### Work instructions
Begin at the line containing "stem]) => [key, growStem(stem)]));" in the entries below and end at the line containing "bpy.context.scene.collection.objects.link(empty)"; transcribe that range exactly and nothing outside it.

======== Data excerpts

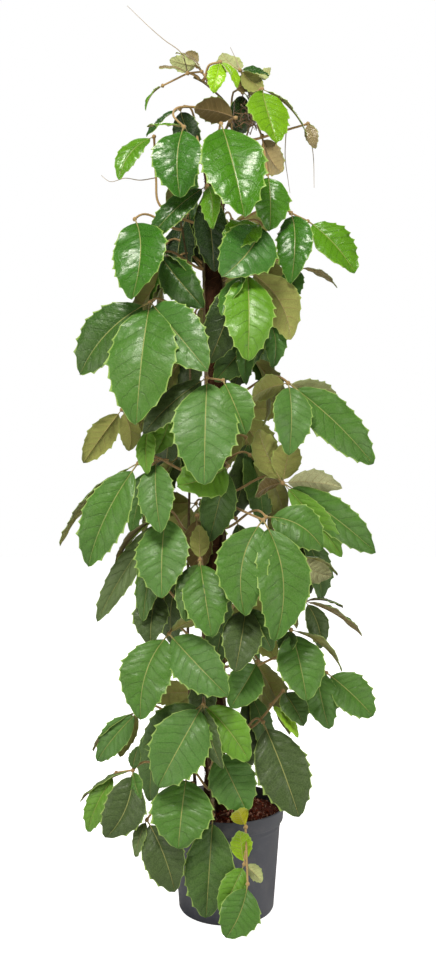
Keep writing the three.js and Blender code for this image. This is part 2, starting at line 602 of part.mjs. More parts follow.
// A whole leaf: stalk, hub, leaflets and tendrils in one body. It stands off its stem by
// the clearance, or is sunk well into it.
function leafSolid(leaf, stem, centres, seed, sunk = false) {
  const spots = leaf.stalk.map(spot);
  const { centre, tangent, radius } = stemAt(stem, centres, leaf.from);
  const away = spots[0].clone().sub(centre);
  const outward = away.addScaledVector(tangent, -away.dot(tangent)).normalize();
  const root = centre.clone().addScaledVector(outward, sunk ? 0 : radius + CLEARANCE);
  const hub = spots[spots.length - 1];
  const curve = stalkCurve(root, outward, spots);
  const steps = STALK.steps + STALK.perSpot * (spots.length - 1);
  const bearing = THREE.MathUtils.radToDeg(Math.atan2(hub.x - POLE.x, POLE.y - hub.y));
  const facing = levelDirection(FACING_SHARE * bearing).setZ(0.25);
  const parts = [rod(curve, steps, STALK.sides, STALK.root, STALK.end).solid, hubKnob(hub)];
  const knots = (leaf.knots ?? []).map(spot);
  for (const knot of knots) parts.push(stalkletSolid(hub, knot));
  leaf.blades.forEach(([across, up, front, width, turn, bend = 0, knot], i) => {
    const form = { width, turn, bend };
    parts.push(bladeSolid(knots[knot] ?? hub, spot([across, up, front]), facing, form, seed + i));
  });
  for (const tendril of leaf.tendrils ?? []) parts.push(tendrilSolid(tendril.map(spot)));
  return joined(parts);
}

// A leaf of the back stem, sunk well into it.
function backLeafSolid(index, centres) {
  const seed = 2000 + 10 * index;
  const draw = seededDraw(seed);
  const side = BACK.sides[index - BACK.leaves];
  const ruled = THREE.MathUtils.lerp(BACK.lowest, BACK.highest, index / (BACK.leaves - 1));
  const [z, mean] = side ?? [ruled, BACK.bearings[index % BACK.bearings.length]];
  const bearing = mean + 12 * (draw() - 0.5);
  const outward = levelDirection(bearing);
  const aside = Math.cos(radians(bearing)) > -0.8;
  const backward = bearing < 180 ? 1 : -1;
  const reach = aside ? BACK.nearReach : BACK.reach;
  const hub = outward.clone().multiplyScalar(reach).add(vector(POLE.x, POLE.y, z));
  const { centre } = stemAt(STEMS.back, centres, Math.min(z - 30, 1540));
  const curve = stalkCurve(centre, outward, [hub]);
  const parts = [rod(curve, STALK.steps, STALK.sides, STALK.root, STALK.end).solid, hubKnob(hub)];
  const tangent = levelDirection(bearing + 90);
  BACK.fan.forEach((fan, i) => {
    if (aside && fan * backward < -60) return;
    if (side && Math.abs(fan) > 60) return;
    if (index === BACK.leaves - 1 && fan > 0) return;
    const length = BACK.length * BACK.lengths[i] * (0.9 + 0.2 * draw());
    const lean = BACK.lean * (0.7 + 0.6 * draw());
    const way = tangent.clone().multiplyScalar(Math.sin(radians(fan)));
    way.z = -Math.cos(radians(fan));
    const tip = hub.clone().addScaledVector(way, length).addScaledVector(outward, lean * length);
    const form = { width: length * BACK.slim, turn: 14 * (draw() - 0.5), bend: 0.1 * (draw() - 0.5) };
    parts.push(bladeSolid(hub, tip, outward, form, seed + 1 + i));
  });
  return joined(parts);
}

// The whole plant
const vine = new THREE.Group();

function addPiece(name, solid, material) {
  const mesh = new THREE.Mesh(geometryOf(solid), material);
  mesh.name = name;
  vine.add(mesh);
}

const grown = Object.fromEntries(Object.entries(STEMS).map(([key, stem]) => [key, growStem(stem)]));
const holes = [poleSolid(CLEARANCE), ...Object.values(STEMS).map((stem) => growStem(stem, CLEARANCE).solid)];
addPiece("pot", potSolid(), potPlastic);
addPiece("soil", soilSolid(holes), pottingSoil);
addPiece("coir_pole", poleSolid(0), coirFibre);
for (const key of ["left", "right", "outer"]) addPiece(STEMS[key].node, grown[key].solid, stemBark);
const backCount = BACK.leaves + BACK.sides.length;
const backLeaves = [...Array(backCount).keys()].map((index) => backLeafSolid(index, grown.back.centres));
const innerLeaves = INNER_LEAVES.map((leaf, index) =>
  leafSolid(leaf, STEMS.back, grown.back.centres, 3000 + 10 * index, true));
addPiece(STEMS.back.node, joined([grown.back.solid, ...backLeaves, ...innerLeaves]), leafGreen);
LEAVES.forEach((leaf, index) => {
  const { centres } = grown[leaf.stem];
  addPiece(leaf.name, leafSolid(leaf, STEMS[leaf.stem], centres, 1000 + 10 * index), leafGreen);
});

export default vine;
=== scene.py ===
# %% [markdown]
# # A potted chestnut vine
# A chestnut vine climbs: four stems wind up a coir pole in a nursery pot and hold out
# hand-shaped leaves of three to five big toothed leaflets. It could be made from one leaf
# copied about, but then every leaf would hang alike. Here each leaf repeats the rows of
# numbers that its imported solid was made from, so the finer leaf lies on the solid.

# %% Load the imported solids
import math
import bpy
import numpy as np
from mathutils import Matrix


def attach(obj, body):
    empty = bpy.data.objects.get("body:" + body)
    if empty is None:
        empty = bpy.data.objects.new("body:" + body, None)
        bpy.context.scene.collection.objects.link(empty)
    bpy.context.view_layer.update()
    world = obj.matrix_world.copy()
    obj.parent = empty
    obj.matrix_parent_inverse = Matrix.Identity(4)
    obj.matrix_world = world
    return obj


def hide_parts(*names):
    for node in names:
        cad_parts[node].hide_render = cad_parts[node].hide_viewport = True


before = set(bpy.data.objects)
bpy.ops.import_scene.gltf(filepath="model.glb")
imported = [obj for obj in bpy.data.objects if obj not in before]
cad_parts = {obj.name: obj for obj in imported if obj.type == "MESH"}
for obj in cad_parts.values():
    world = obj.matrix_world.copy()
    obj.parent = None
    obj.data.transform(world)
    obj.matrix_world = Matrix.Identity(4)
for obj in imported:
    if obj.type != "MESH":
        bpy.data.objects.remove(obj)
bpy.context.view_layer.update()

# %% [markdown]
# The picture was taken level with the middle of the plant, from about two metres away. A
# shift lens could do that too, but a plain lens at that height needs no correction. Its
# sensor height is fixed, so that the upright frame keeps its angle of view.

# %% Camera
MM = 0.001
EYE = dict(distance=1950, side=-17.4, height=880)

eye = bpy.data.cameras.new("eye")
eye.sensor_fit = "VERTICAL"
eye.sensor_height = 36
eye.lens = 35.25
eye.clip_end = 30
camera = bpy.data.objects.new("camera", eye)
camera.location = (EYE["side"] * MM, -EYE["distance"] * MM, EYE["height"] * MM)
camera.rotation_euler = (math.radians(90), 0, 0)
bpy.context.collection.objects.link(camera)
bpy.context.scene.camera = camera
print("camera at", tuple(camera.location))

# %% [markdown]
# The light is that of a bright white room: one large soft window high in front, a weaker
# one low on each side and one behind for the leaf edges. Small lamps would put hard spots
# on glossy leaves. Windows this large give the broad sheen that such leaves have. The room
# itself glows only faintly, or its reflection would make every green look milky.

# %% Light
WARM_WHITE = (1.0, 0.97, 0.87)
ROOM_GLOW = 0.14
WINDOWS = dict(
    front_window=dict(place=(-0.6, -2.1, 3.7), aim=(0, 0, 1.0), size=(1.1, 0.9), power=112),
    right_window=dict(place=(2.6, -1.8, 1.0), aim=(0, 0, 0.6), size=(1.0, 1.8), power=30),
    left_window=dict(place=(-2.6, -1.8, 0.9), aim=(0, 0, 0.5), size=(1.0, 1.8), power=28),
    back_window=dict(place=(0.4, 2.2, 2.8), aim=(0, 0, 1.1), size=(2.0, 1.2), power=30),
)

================
======== Data excerpts

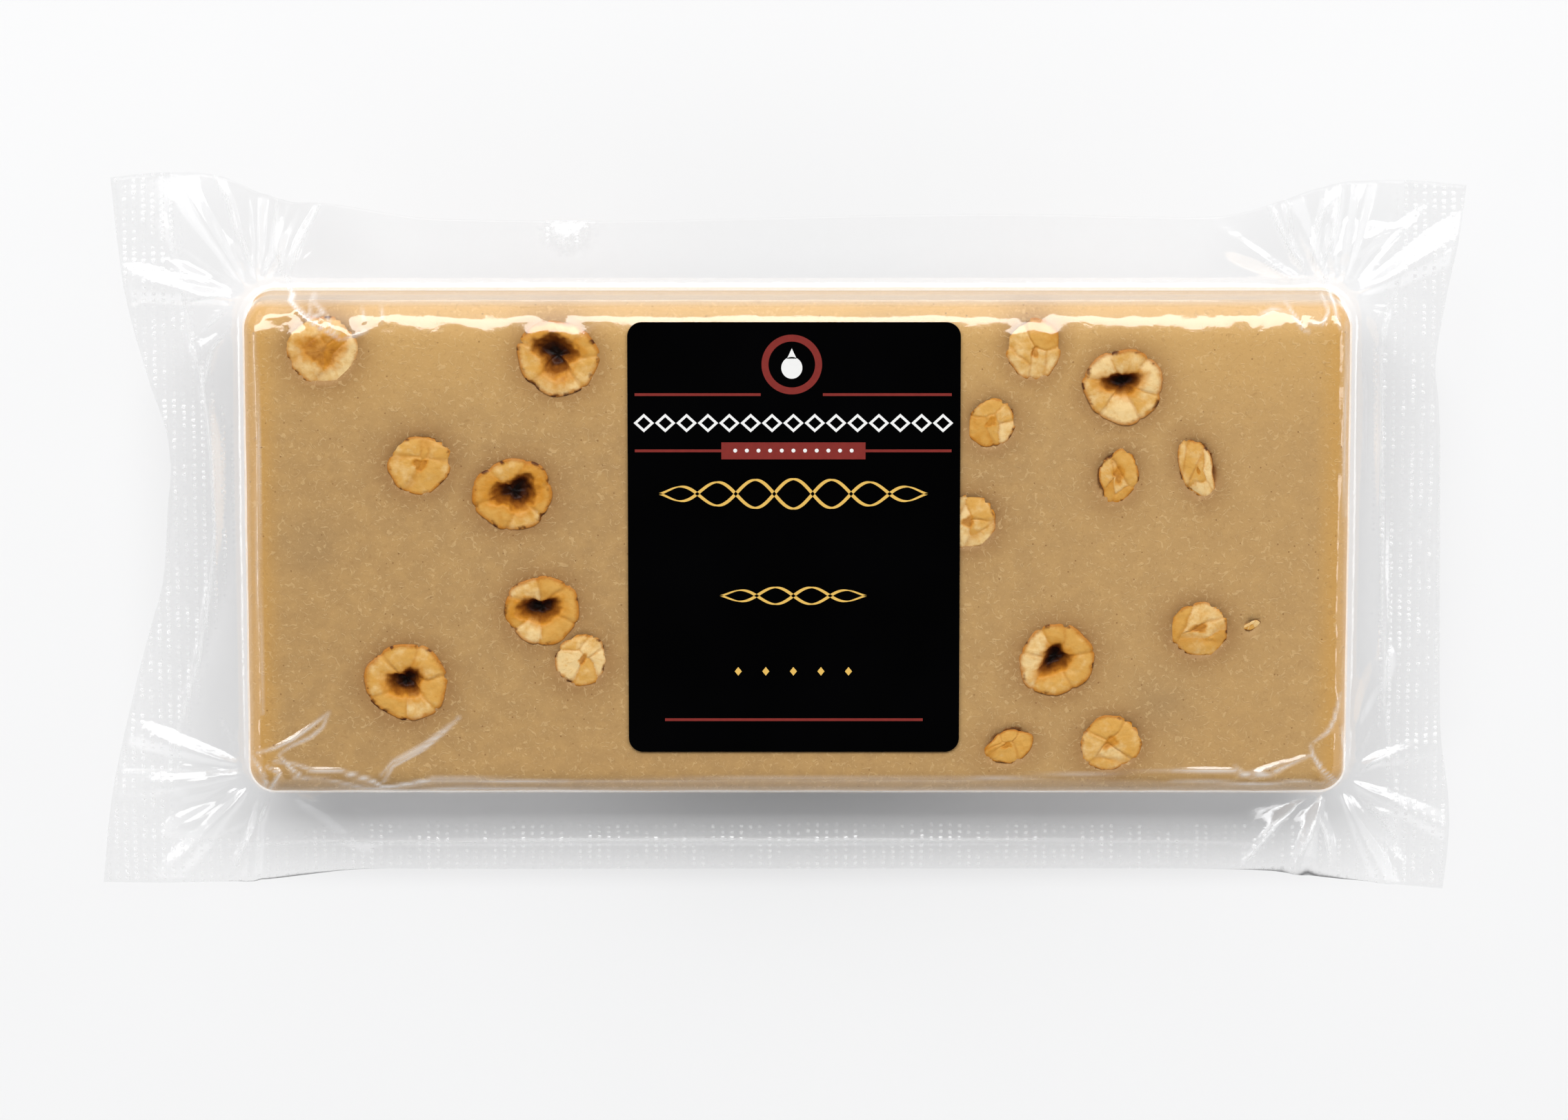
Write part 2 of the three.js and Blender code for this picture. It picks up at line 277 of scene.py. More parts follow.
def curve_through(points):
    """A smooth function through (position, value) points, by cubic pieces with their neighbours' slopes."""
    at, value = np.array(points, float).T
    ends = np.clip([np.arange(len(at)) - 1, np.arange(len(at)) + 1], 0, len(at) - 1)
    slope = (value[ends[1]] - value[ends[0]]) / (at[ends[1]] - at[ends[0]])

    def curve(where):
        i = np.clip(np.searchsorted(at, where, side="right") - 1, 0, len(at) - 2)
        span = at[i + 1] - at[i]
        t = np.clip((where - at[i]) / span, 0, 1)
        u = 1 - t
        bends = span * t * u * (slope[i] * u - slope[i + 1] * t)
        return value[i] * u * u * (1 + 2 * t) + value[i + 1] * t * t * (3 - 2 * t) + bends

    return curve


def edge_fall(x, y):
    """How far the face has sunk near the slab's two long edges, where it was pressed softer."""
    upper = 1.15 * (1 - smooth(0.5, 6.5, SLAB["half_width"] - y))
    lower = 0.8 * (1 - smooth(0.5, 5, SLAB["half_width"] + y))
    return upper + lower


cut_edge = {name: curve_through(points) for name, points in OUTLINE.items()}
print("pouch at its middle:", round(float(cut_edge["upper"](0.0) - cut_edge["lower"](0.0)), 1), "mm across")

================
======== Data excerpts

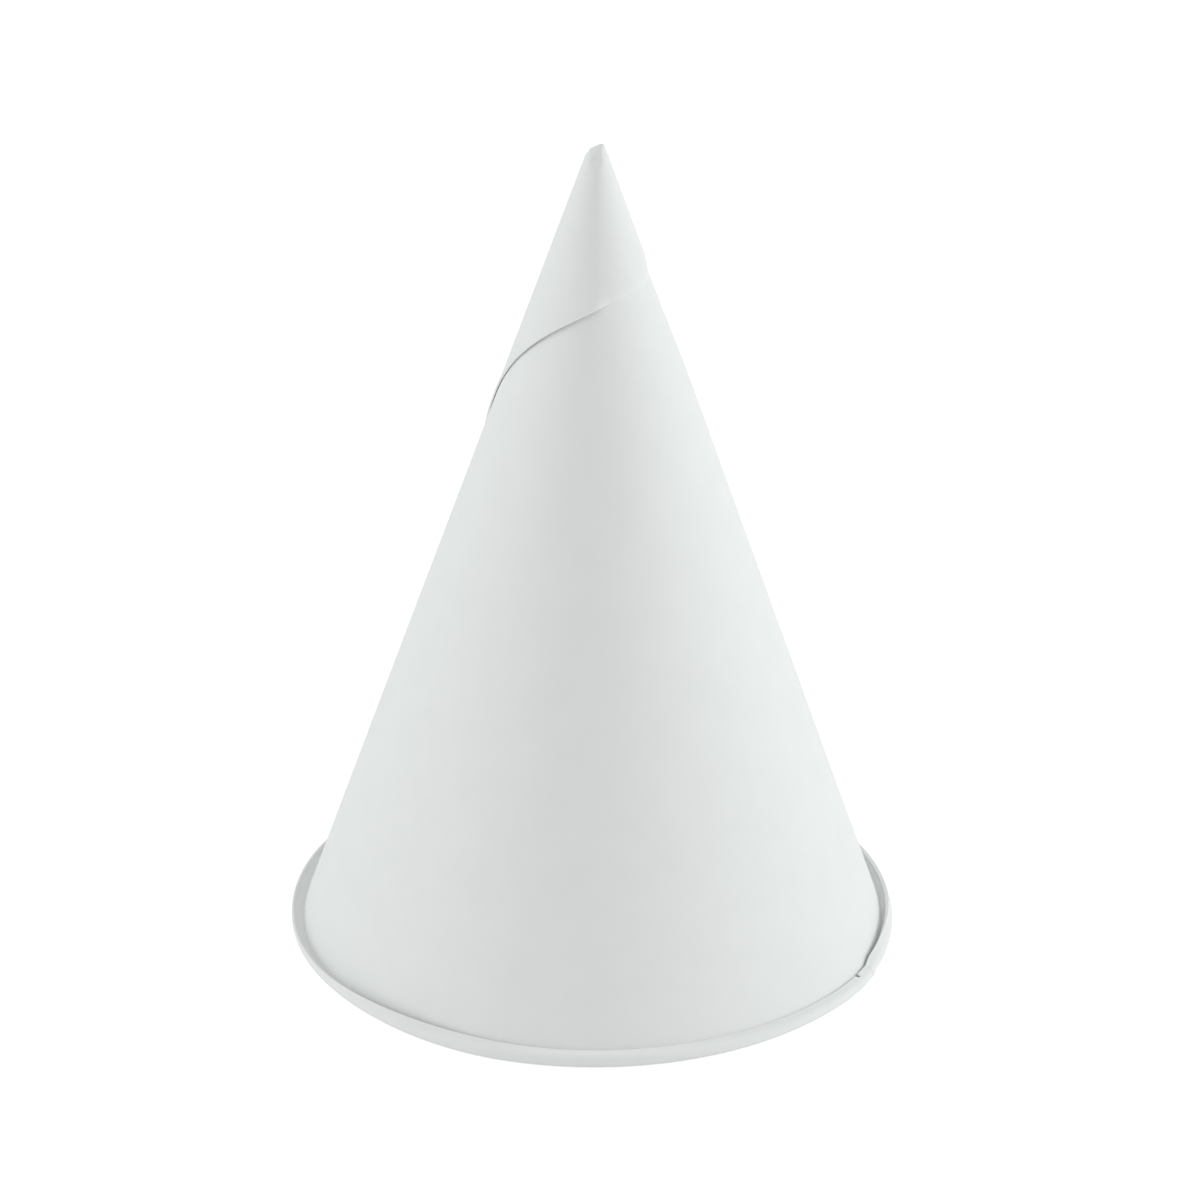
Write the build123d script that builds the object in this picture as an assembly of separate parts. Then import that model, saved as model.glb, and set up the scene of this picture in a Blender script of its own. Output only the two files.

================

### Task solution
const grown = Object.fromEntries(Object.entries(STEMS).map(([key, stem]) => [key, growStem(stem)]));
const holes = [poleSolid(CLEARANCE), ...Object.values(STEMS).map((stem) => growStem(stem, CLEARANCE).solid)];
addPiece("pot", potSolid(), potPlastic);
addPiece("soil", soilSolid(holes), pottingSoil);
addPiece("coir_pole", poleSolid(0), coirFibre);
for (const key of ["left", "right", "outer"]) addPiece(STEMS[key].node, grown[key].solid, stemBark);
const backCount = BACK.leaves + BACK.sides.length;
const backLeaves = [...Array(backCount).keys()].map((index) => backLeafSolid(index, grown.back.centres));
const innerLeaves = INNER_LEAVES.map((leaf, index) =>
  leafSolid(leaf, STEMS.back, grown.back.centres, 3000 + 10 * index, true));
addPiece(STEMS.back.node, joined([grown.back.solid, ...backLeaves, ...innerLeaves]), leafGreen);
LEAVES.forEach((leaf, index) => {
  const { centres } = grown[leaf.stem];
  addPiece(leaf.name, leafSolid(leaf, STEMS[leaf.stem], centres, 1000 + 10 * index), leafGreen);
});

export default vine;
=== scene.py ===
# %% [markdown]
# # A potted chestnut vine
# A chestnut vine climbs: four stems wind up a coir pole in a nursery pot and hold out
# hand-shaped leaves of three to five big toothed leaflets. It could be made from one leaf
# copied about, but then every leaf would hang alike. Here each leaf repeats the rows of
# numbers that its imported solid was made from, so the finer leaf lies on the solid.

# %% Load the imported solids
import math
import bpy
import numpy as np
from mathutils import Matrix


def attach(obj, body):
    empty = bpy.data.objects.get("body:" + body)
    if empty is None:
        empty = bpy.data.objects.new("body:" + body, None)
        bpy.context.scene.collection.objects.link(empty)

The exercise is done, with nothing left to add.